Boxing is not a niche sport.
It has global sanctioning bodies.
It has Olympic presence.
It spans over a century of professional history.
It has cultural impact across continents.
Olympic Games
World Boxing Association
There have been over 100 boxing video games in some form across arcade, console, PC, and mobile. Genres don’t reach that count if there is no audience.
When modern boxing games appear, they get attention immediately:
Fight Night Champion
Undisputed
That’s not niche behavior.

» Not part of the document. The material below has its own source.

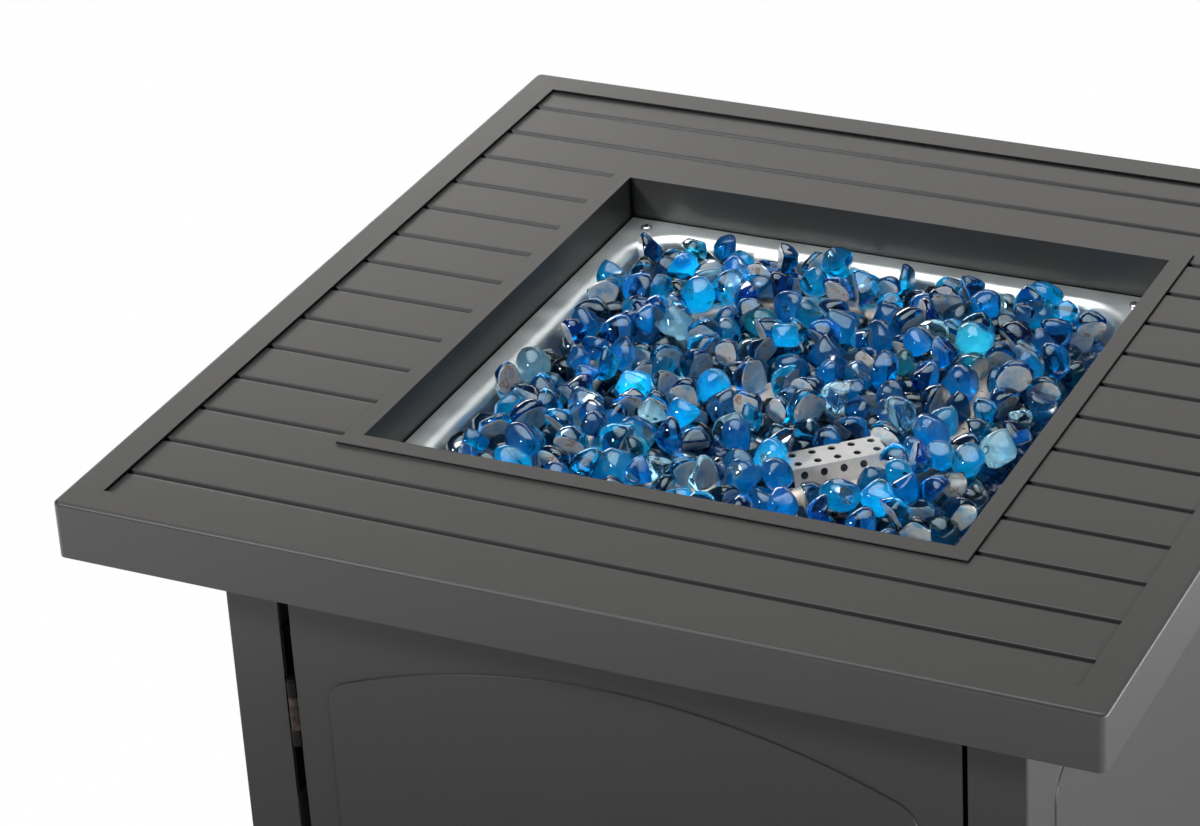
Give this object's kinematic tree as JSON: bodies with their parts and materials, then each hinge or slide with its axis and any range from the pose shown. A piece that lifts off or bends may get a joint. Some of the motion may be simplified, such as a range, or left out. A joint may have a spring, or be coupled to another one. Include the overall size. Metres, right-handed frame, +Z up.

That’s suppressed demand resurfacing.
So no — boxing itself is not inherently high-risk.
The Real Risk: Execution
Boxing is system-heavy.
A true simulation requires:
Footwork geometry
Punch physics and mass transfer
Defensive layers (slip, parry, shoulder roll, block)
Scoring nuance
Damage modeling
Referee logic
Clinch systems
Ring IQ AI
If a studio markets “realistic” and ships arcade foundations, players who understand boxing will detect it quickly.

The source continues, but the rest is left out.